Krishna Chetty, Subash Sharma, John Buchanan, Martin Lopez-de-Bertodano
Nuclear Science and Engineering | Volume 195 | Number 10 | October 2021 | Pages 1087-1097
Technical Paper | doi.org/10.1080/00295639.2021.1898920
Articles are hosted by Taylor and Francis Online.
A new dynamic verification of the one-dimensional (1-D) computational Two-Fluid Model (TFM) using the Type II density wave instability (DWI) theory of Ishii is presented. Verification requires convergence in the sense of the Lax Equivalence Theorem and dynamic comparison with the DWI theory. Rigorous verification of the computational TFM must be performed with a computational model that is well posed without regularization because, otherwise, since the theory of Ishii is well posed, regularization would make the TFM incompatible with it.

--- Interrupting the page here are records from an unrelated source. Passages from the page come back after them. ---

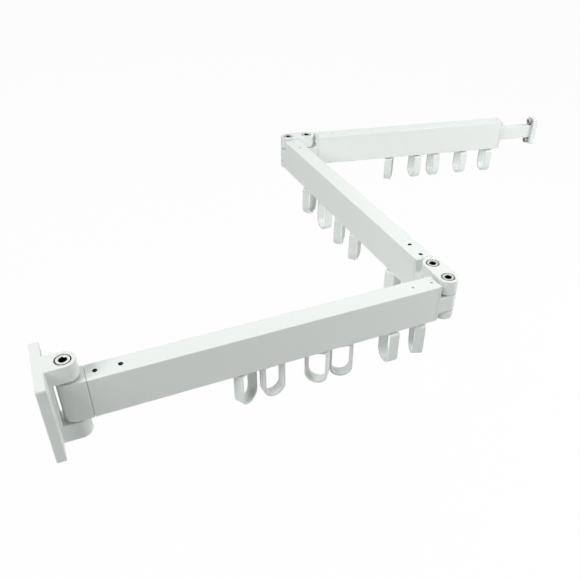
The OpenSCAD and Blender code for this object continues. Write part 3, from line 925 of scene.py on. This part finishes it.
@dataclass
class Tube:
    """An extruded tube with a rod chamber above a slotted ring track."""

    start: float
    end: float
    screws: Sequence[tuple[float, float]]
    half: float = 10
    top: float = 20
    wall: float = 2
    edge: float = 0.8
    floor_low: float = -12
    floor_high: float = -10.5
    slot: float = 6
    # holes wider than this get a near black painted shade on their walls
    dark_over: float = 3

    def build(self) -> Shape:
        """Returns the tube, with its set screw holes."""
        tube = Bench.bar(self.start, self.end, self.half, -self.top, self.top, self.edge)
        near, far, inner = self.start - 1, self.end + 1, self.half - self.wall
        Bench.cut(
            tube,
            Bench.bar(near, far, inner, self.floor_high, self.top - self.wall, 0.5),
            Bench.bar(near, far, inner, -self.top + self.wall, self.floor_low, 0.5),
            self._slot(near, far),
        )
        for x, size in self.screws:
            r, top = size / 2 + 0.1, self.top
            profile = [(r, top - self.wall - 1), (r, top - 0.15), (r + 0.15, top), (r + 0.2, top + 0.5)]
            Bench.cut(tube, Bench.move(Bench.turned(profile, 40), x=x))
        # The walls of these holes get the second finish, a near black painted shade for the dark inside of the hole.
        deep = [x for x, size in self.screws if size > self.dark_over]
        Bench.shade_faces(tube, lambda way, mid: any(self._in_hole(way, mid, x) for x in deep))
        return tube

    def _in_hole(self, way: Vector, mid: Vector, x: float) -> bool:
        """Says whether a face is the wall of the hole at x."""
        return abs(way.z) < 0.3 and math.hypot(mid.x - x, mid.y) < 2.6 and self.top - self.wall < mid.z < self.top

    def _slot(self, near: float, far: float) -> Shape:
        """Returns the cutter of the track's slot."""
        return Bench.block((near, -self.slot / 2, -self.top - 1), (far, self.slot / 2, -self.top + self.wall + 1))


@dataclass
class Arm:
    """A tube with its end blocks, bushes and set screws, on one body."""

    number: int
    length: float
    face: float
    far_end: bool = True
    first: float = 8
    last: float = 5.5
    near_screw: float = 4
    far_screw: float = 2.5
    pitch: float = 20.5
    tongue_low: float = -12
    tongue_high: float = 5
    top: float = 20
    wall: float = 2
    far_inset: float = 12.7
    flange: float = 2
    cap: float = 3
    seam: float = 0.5

    def build(self, rack: Rack, shop: Shop, place: Place) -> None:
        """Makes and dresses everything that is fixed to the arm."""
        name = f"arm_{self.number}"
        full = self.number == 1
        far_face = self.face + self.length
        screws = [(self.face + self.first + k * self.pitch, self.near_screw) for k in (0, 1)]
        if self.far_end:
            screws += [(far_face - self.last - k * self.pitch, self.far_screw) for k in (0, 1)]
        start = self.face + (self.seam if full else self.flange + self.seam / 2)
        end = far_face - (self.flange if self.far_end else self.cap) - self.seam / 2
        tube, node = Tube(start, end, screws).build(), f"{name}_tube"
        # The tube's second finish paints near black shade on the walls of its wide set screw holes.
        rack.set_down(tube, f"{name}_extrusion", place, name, node, shop.extruded, shop.thread)
        near = ("hinge_block", -self.top, self.top) if full else ("near_tongue", self.tongue_low, self.tongue_high)
        if self.number == 3:
            near = ("tongue", self.tongue_low, self.tongue_high)
        block = HingeEnd(self.face, near[1], near[2], self.first, self.near_screw).build()
        rack.set_down(block, f"{name}_{near[0]}_casting", place, name, f"{name}_{near[0]}", shop.cast)
        bushes = [Bush(near[1], near[2], *((1, 3) if full else (2, 2))).build()]
        if self.far_end:
            far_x = far_face + self.far_inset
            tongue = HingeEnd(self.far_inset, self.tongue_low, self.tongue_high, self.last, self.far_screw).build()
            Bench.move(Bench.turn(tongue, 180, "Z"), x=far_x)
            node = "arm_1_tongue" if full else "arm_2_far_tongue"
            rack.set_down(tongue, f"{name}_far_tongue_casting", place, name, node, shop.cast)
            bushes.append(Bench.move(Bush(self.tongue_low, self.tongue_high).build(), x=far_x))
        if full:
            sleeves, node = bushes.pop(0), "wall_hinge_bushes"
            rack.set_down(sleeves, "wall_hinge_sleeves", place, name, node, shop.bush)
        sleeves = Bench.joined(bushes)
        rack.set_down(sleeves, f"{name}_sleeves", place, name, f"{name}_bushes", shop.bush)
        level = self.top - self.wall - 0.15
        grubs = Bench.joined([Bench.move(GrubScrew(size).build(), x=x, z=level) for x, size in screws])
        rack.set_down(grubs, f"{name}_grub_screws", place, name, f"{name}_set_screws", shop.black)


# ---------------------------------------------------------------- end of arm 3


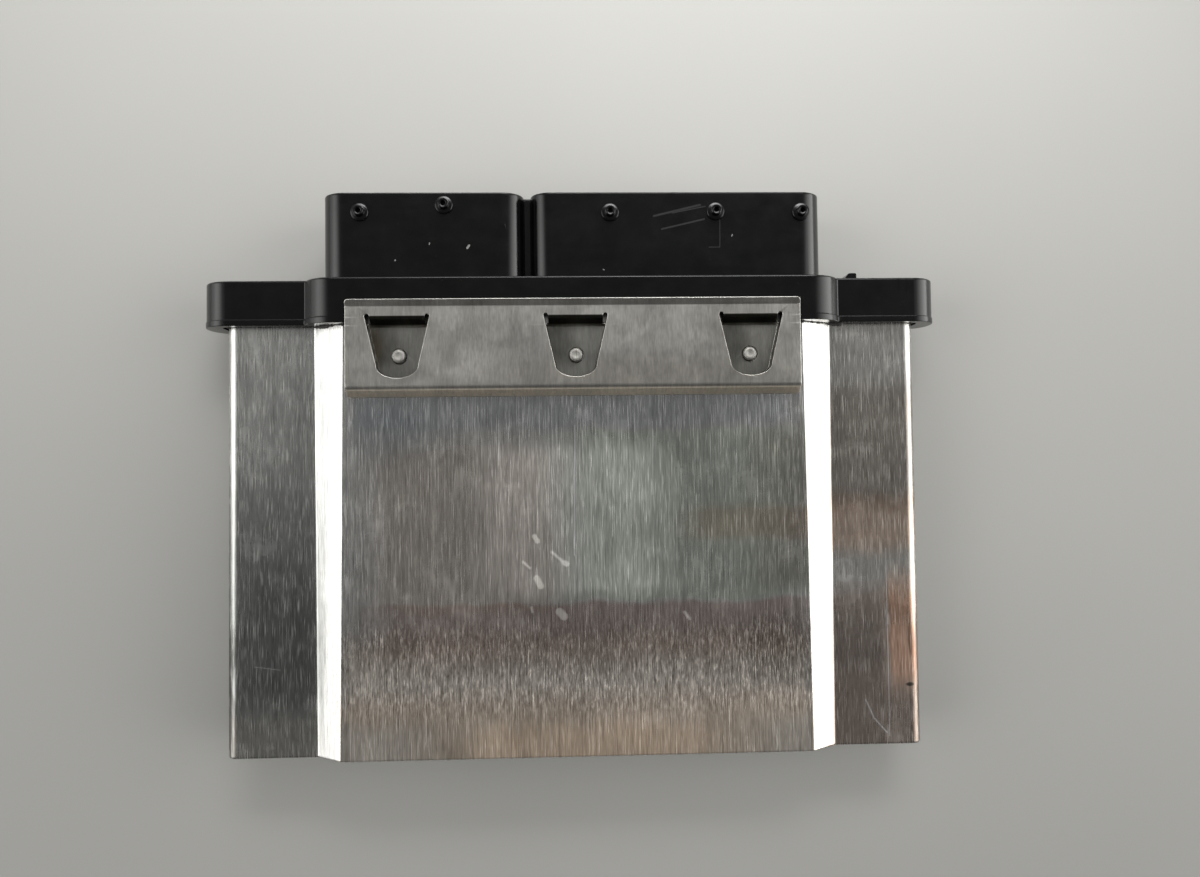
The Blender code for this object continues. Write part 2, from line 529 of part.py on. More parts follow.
def make_header():
    edge = FLANGE_FRONT_BREAK
    header = loft("connector_header", (
        (FLANGE_BACK_Y, flange_outline(RIM_PROUD)), (FLANGE_BACK_Y + RIM_WIDTH, flange_outline(RIM_PROUD)),
        (FLANGE_BACK_Y + RIM_WIDTH + RIM_PROUD, flange_outline(0)), (FLANGE_FRONT_Y - edge, flange_outline(0)),
        (FLANGE_FRONT_Y, flange_outline(-edge))), "Y", BLACK_MOULDING, SMOOTH_DEGREES)
    past_back = FLANGE_BACK_Y - PAST
    groove = prism("header_groove", hat_outline(grown(MOUTH_SECTION, GROOVE_CLEARANCE)), past_back, END_WALL_Y)
    combine(header, groove, "DIFFERENCE")

    inner = grown(MOUTH_SECTION, -CAN_WALL - COLLAR_CLEARANCE)
    inner["half_width"] = RIB_X - COLLAR_CLEARANCE
    collar = tube("header_collar", hat_outline(inner), hat_outline(grown(inner, -COLLAR_WALL)),
                  END_WALL_Y - COLLAR_LENGTH, END_WALL_Y + SEAM)
    combine(header, collar, "UNION")

    arm_low = MID_Z - inner["wing"]
    arms, holes = [], []
    for side in (-1, 1):
        x = side * ARM_X
        arms.append(box("arm", (x - ARM_WIDTH / 2, ARM_BACK_Y, arm_low + SEAM),
                        (x + ARM_WIDTH / 2, END_WALL_Y + SEAM, BOARD_BOTTOM_Z - GAP)))
        hole = (SCREW_RADIUS + GAP, arm_low - SEAM), (SCREW_RADIUS + GAP, BOARD_BOTTOM_Z)
        holes.append(turned("hole", hole, (x, SCREW_Y), SCREW_SIDES))
    combine(header, merged("header_arms", arms), "UNION")
    combine(header, merged("header_arm_holes", holes), "DIFFERENCE")

    shroud = prism("header_shrouds", shroud_outline(), SOCKET_FLOOR_Y - SEAM, SHROUD_FRONT_Y)
    combine(header, shroud, "UNION")
    hollows = []
    for left, right in socket_spans():
        outline = rounded_box_outline(left, right, SHROUD_BOTTOM_Z + SHROUD_WALL, SHROUD_TOP_Z - SHROUD_WALL,
                                      SOCKET_RADIUS)
        hollows.append(prism("hollow", outline, SOCKET_FLOOR_Y, SHROUD_FRONT_Y + PAST))
    combine(header, merged("header_sockets", hollows), "DIFFERENCE")

    windows = []
    for left, right, half in carrier_spans().values():
        windows.append(box("window", (left - GAP, END_WALL_Y - PAST, MID_Z - half - GAP),
                           (right + GAP, SOCKET_FLOOR_Y + PAST, MID_Z + half + GAP)))
    combine(header, merged("header_carrier_windows", windows), "DIFFERENCE")

    pockets = []
    for x in WINDOW_PLACES:
        half = WINDOW_HALF_FRONT + POCKET_SIDE
        pockets.append(box("pocket", (x - half, past_back, MID_Z),
                           (x + half, FLANGE_BACK_Y + POCKET_DEPTH, FLANGE_TOP_Z + PAST)))
    combine(header, merged("header_tongue_pockets", pockets), "DIFFERENCE")

    keys = []
    floor, front = SOCKET_FLOOR_Y - SEAM, SHROUD_FRONT_Y - KEY_RIB_SETBACK
    low_wall, high_wall = SHROUD_BOTTOM_Z + SHROUD_WALL, SHROUD_TOP_Z - SHROUD_WALL
    for x in SMALL_KEYS_X:
        keys.append(box("key", (x - KEY_RIB_WIDTH / 2, floor, low_wall - SEAM),
                        (x + KEY_RIB_WIDTH / 2, front, low_wall + KEY_RIB_HEIGHT)))
    for x in LARGE_KEYS_X:
        keys.append(box("key", (x - KEY_RIB_WIDTH / 2, floor, high_wall - KEY_RIB_HEIGHT),
                        (x + KEY_RIB_WIDTH / 2, front, high_wall + SEAM)))
    combine(header, merged("header_keys", keys), "UNION")

    pegs = []
    for place_x, place_y in PEG_PLACES:
        top = SHROUD_TOP_Z + PEG_HEIGHT
        profile = ((PEG_FOOT_RADIUS, SHROUD_TOP_Z - PEG_ROOT), (PEG_FOOT_RADIUS, SHROUD_TOP_Z + PEG_FOOT_HEIGHT),
                   (PEG_RADIUS, SHROUD_TOP_Z + PEG_FOOT_HEIGHT), (PEG_RADIUS, top),
                   (PEG_HOLE_RADIUS, top), (PEG_HOLE_RADIUS, top - PEG_HOLE_DEPTH))
        pegs.append(turned("peg", profile, (place_x, place_y), PEG_SIDES))
    combine(header, merged("header_pegs", pegs), "UNION")

    nub_top = MID_Z + CAN_WING_HALF + FLANGE_OVER_CAN - NUB_BELOW_TOP
    nub_plan = ((NUB_LEFT, FLANGE_FRONT_Y - SEAM), (NUB_RIGHT, FLANGE_FRONT_Y - SEAM),
                (NUB_RIGHT, FLANGE_FRONT_Y + NUB_OUT), (NUB_LEFT + NUB_SLANT, FLANGE_FRONT_Y + NUB_OUT))
    combine(header, prism("header_nub", nub_plan, nub_top - NUB_HEIGHT, nub_top, "Z"), "UNION")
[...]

Furthermore, since the TFM is well posed, it was possible to implement a second-order numerical method with a flux limiter that, together with a fine mesh, achieves numerical convergence. This is significant because numerical convergence and consistency, both of which are demonstrated, are prerequisites for the rigorous dynamic verification according to the Lax Equivalence Theorem. Thus, the apparent but previously unproven numerical verification of the 1-D TFM to simulate the two-phase long wave DWI instability is hereby performed.